◆ **Data excerpts**:
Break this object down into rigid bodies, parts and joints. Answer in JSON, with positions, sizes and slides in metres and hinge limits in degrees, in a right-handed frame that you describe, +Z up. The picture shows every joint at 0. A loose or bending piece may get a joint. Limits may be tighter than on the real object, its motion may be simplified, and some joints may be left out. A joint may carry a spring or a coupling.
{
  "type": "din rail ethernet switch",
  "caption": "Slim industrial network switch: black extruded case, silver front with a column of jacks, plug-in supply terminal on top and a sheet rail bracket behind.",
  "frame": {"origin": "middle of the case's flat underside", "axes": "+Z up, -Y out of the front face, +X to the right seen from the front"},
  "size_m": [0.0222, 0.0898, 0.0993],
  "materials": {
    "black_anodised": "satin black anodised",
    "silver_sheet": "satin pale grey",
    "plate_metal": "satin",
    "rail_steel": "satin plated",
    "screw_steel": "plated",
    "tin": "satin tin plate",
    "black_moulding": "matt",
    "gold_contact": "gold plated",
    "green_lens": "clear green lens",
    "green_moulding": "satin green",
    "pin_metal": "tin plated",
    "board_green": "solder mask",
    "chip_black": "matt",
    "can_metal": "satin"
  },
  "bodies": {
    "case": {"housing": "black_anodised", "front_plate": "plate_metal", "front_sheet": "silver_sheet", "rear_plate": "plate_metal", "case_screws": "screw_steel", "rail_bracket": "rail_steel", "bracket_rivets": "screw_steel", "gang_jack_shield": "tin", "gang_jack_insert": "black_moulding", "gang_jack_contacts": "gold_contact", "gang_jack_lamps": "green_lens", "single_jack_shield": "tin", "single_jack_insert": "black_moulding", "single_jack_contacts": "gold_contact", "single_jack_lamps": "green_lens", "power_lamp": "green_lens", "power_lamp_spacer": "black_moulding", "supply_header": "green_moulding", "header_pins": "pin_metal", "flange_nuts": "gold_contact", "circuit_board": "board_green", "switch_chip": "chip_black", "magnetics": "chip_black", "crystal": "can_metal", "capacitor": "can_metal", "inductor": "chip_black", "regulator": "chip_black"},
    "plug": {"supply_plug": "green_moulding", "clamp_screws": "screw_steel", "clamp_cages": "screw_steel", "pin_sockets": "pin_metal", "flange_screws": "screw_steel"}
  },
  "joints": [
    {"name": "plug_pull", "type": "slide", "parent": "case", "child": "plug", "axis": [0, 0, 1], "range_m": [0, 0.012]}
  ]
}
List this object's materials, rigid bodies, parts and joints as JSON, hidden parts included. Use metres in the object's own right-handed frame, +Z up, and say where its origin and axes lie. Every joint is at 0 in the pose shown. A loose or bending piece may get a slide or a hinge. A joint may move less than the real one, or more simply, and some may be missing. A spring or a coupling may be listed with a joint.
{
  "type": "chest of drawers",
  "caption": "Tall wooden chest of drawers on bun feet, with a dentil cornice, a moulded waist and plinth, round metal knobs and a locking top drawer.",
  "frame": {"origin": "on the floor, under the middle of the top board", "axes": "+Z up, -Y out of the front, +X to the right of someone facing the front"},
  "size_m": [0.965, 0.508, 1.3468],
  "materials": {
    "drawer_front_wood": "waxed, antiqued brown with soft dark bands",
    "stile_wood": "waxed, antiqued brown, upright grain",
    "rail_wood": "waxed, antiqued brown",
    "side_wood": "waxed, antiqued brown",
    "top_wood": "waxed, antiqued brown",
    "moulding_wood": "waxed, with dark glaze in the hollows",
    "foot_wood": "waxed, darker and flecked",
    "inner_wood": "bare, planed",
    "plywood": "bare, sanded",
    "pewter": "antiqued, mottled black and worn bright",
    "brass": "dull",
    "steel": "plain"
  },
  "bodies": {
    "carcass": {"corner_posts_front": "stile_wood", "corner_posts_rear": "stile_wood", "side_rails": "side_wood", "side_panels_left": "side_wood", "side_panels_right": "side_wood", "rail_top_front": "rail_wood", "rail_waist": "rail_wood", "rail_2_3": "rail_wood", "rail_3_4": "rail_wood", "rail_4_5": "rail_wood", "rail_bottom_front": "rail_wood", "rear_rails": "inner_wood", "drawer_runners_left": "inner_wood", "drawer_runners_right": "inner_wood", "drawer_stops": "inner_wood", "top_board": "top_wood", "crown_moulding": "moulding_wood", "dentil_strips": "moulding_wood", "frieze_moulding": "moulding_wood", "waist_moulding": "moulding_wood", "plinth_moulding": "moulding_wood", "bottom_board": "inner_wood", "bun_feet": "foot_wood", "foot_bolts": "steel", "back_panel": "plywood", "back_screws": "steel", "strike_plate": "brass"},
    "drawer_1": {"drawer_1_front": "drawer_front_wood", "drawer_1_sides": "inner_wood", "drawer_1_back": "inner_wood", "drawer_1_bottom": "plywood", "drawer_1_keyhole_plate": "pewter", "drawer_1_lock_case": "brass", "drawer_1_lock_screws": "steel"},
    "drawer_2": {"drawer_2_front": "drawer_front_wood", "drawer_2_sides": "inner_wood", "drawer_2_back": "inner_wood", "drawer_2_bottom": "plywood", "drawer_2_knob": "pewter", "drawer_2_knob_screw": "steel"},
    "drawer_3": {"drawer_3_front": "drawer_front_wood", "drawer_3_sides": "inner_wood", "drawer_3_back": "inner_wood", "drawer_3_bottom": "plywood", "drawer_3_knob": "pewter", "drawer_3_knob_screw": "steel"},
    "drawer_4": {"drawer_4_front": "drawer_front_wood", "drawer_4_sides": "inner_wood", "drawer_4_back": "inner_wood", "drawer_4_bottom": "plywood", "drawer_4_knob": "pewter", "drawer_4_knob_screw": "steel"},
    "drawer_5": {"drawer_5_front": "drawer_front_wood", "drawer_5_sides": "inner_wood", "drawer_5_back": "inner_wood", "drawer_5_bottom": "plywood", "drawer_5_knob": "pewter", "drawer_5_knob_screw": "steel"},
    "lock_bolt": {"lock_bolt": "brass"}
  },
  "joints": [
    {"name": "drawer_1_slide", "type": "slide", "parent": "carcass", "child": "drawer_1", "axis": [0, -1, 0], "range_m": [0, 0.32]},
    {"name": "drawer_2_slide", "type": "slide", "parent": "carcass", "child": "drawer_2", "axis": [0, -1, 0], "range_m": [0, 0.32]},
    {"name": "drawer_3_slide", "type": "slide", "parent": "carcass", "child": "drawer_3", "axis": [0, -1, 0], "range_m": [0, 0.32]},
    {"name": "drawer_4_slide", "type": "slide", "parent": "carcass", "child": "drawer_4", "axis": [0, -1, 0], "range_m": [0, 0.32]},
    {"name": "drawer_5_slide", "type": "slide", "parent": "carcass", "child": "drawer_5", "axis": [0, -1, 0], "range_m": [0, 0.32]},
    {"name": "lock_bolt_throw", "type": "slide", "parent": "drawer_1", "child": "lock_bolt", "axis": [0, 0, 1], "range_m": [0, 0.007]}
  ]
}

...

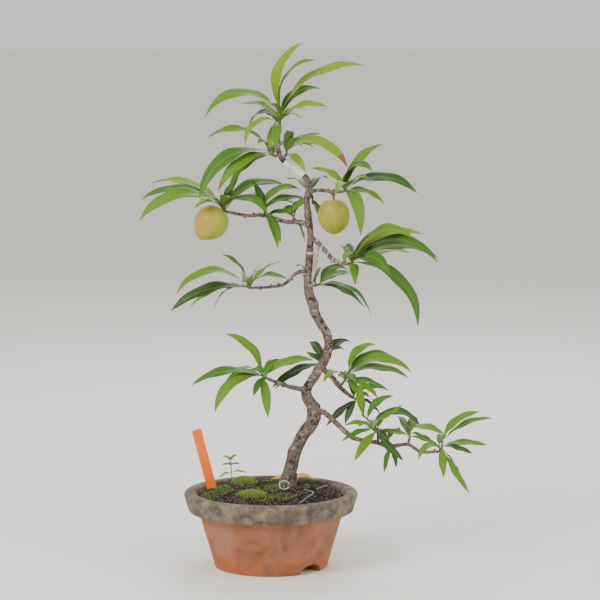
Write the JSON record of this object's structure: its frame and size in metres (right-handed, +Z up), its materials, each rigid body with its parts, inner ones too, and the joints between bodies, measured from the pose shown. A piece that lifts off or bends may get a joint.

◆ **Direction**:
Find each line holding the word "from" and copy it.

◆ **Answer below**:
  "frame": {"origin": "middle of the case's flat underside", "axes": "+Z up, -Y out of the front face, +X to the right seen from the front"},
Write the JSON record of this object's structure: its frame and size in metres (right-handed, +Z up), its materials, each rigid body with its parts, inner ones too, and the joints between bodies, measured from the pose shown. A piece that lifts off or bends may get a joint.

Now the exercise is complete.